Anas bin Malik juga mengatakan,
كَانَ النَّبِىُّ – صلى الله عليه وسلم – لاَ يَرْفَعُ يَدَيْهِ فِى شَىْءٍ مِنْ دُعَائِهِ إِلاَّ فِى الاِسْتِسْقَاءِ ، وَإِنَّهُ يَرْفَعُ حَتَّى يُرَى بَيَاضُ إِبْطَيْهِ
"Nabi shallallahu ‘alaihi wa sallam biasa tidak (bersungguh-sungguh) mengangkat kedua tangannya dalam setiap do’a beliau kecuali dalam do’a istisqo’. Ketika itu beliau mengangkat tangan sampai-sampai terlihat ketiaknya yang putih.”
Do’a istisqo’ yang dibaca adalah:
اللَّهُمَّ اسْقِ عِبَادَكَ وَبَهَائِمَكَ وَانْشُرْ رَحْمَتَكَ وَأَحْىِ بَلَدَكَ الْمَيِّتَ
"Ya Allah, turunkanlah hujan pada hamba-Mu, pada hewan ternak-Mu, berikanlah rahmat-Mu, dan hidupkanlah negeri-Mu yang mati.”
اللَّهُمَّ أَغِثْنَا ، اللَّهُمَّ أَغِثْنَا ، اللَّهُمَّ أَغِثْنَا
"Ya Allah, turunkanlah hujan pada kami. Ya Allah, turunkanlah hujan pada kami. Ya Allah, turunkanlah hujan pada kami.”

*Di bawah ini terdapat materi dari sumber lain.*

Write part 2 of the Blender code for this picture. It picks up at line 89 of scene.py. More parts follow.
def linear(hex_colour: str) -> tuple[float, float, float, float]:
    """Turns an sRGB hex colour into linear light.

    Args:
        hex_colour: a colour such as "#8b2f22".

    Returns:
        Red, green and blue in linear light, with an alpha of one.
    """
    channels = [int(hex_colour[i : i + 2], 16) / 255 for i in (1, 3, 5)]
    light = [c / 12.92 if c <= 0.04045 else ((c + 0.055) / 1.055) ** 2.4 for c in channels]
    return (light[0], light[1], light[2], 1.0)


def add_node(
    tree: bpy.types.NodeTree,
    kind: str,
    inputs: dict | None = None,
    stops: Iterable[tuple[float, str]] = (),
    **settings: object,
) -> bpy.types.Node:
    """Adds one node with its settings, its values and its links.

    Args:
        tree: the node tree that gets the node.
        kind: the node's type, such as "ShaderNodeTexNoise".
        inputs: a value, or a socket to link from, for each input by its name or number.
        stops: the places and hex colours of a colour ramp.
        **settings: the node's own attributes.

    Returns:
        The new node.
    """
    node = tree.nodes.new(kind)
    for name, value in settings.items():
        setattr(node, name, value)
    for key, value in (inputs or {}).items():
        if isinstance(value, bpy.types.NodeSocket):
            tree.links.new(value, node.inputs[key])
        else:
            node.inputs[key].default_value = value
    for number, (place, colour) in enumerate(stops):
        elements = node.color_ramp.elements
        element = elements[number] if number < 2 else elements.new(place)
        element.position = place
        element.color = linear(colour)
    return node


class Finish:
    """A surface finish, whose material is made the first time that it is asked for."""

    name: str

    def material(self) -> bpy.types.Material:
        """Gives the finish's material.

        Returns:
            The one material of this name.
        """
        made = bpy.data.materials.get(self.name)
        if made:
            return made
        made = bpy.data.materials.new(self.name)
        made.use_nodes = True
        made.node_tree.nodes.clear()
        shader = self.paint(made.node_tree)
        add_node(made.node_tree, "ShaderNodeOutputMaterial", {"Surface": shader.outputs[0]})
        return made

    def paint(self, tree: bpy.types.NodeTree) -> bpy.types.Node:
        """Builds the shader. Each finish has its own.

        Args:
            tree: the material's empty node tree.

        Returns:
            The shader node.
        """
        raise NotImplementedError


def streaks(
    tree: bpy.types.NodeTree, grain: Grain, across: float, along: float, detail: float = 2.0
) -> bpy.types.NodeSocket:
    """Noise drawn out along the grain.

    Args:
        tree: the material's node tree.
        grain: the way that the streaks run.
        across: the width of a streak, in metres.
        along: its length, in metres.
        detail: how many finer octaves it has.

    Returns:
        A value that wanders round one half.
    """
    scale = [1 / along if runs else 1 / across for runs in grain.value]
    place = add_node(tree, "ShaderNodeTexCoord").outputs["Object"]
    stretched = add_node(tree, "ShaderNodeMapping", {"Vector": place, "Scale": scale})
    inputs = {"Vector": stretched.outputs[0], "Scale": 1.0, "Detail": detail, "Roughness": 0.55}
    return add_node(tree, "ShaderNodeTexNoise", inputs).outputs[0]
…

4. Mengerjakan shalat istisqo’ sebanyak dua raka’at (seperti shalat ‘ied).
Tata Cara Sholat Istisqa:
- Niat
Niat Sholat Istisqa:
أُصَلِّيْ سُنَّةَ اْلإِسْتِسْقَاءِ رَكْعَتَيْنِ (……..) لِلَّهِ تَعَالَى
USHALLI SUNNATAL ISTISOAA-I RAK'ATAINI (IMAMAN/ MA'MUMAN) LILLAAHI TA'ALA ALLAHU AKBAR.
"Aku niat shalat sunat istisqa dua raka'at (jadi imam / ma'mum) karena Allah ta'ala. Allahu Akbar."

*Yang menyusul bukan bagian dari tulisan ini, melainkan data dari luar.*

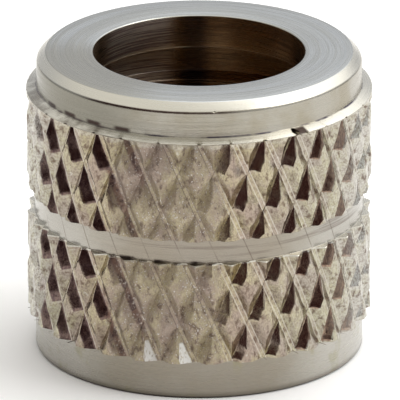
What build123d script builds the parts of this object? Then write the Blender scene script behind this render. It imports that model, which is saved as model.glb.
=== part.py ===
from build123d import *
from math import atan, ceil, cos, floor, pi, radians, sin, tan
import os

# A round union nut, turned from one piece of bar.
# The origin is at the centre of the bottom face, and +Z runs up the bore.
# The lip with the plain bore is at the top, and the thread opens at the bottom.
# The side with the clearest knurl faces -Y.

# Outside, in millimetres; the collars, the waist and the top face step in from the knurl
height = 15.0
knurl_diameter = 16.8
band_clearance = 0.012
root_clearance = 0.02
upper_collar_setback = 0.5
face_chamfer_width = 0.45
upper_collar_height = 1.65
lower_collar_height = 1.9
waist_width = 1.15
waist_middle = 7.55

# Edges of the turning
face_chamfer_drop = 0.4
foot_chamfer = 0.1
shoulder_drop = 0.18

# Rim of the shoulder, which the knurl's grooves run out under
rim_edge = 0.05
rim_drop = 0.2

# Diamond knurl: studs left standing between V grooves of both hands
knurl_count = 30
knurl_angle = 24.15
knurl_depth = 0.38
knurl_groove_width = 0.94
knurl_root_width = 0.14
knurl_start_angle = -73.5
knurl_start_height = 9.49

# Bore, relief and thread
bore_diameter = 10.3
bore_chamfer = 0.04
lip_thickness = 1.65
relief_diameter = 13.4
relief_width = 2.2
relief_ramp = 0.5
thread_minor_diameter = 11.45
thread_entry_diameter = 13.3

# Levels
upper_collar_foot = height - upper_collar_height
upper_band_top = upper_collar_foot - shoulder_drop
waist_top = waist_middle + waist_width / 2
waist_foot = waist_middle - waist_width / 2
lip_foot = height - lip_thickness
relief_foot = lip_foot - relief_width
thread_entry_drop = (thread_entry_diameter - thread_minor_diameter) / 2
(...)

• Niat Sholat Istisqa (Minta Hujan) dan Tata Cara Sholat, Lengkap dengan Bacaan Arab dan Latin
- Takbir Rakaat pertama
Rakaat pertama takbir tujuh kali sebelum membaca surat Al-Fatihah karena ada takbir tambahan (zawaid).
Bacaan ketika shalat tersebut dijahrkan (dikeraskan).
Dalilnya adalah hadits Ibnu ‘Abbas, beliau mengatakan,
ثُمَّ صَلَّى رَكْعَتَيْنِ كَمَا يُصَلِّى فِى الْعِيدِ
"Kemudian beliau mengerjakan shalat dua raka’at sebagaimana beliau melaksanakan shalat ‘ied.”
‘Abdullah bin Zaid berkata:
ثُمَّ صَلَّى رَكْعَتَيْنِ جَهَرَ فِيهِمَا بِالْقِرَاءَةِ
"Lalu beliau melaksanakan shalat dua raka’at dengan menjahrkan (mengeraskan) bacaannya.”
- Takbir Rakaat ke-dua
Rakaat kedua takbir lima kali sebelum membaca surat Al-Fatihahkarena ada takbir rambahan (zawaid) sebanyak lima kali.
- Sebelum masuk khutbah pertama khatib membaca istighfar sembilan kali.
- Sebelum masuk khutbah kedua khatib membaca istighfar tujuh kali.
- Perbanyak doa dalam khutbah kedua. Wallahu a‘lam.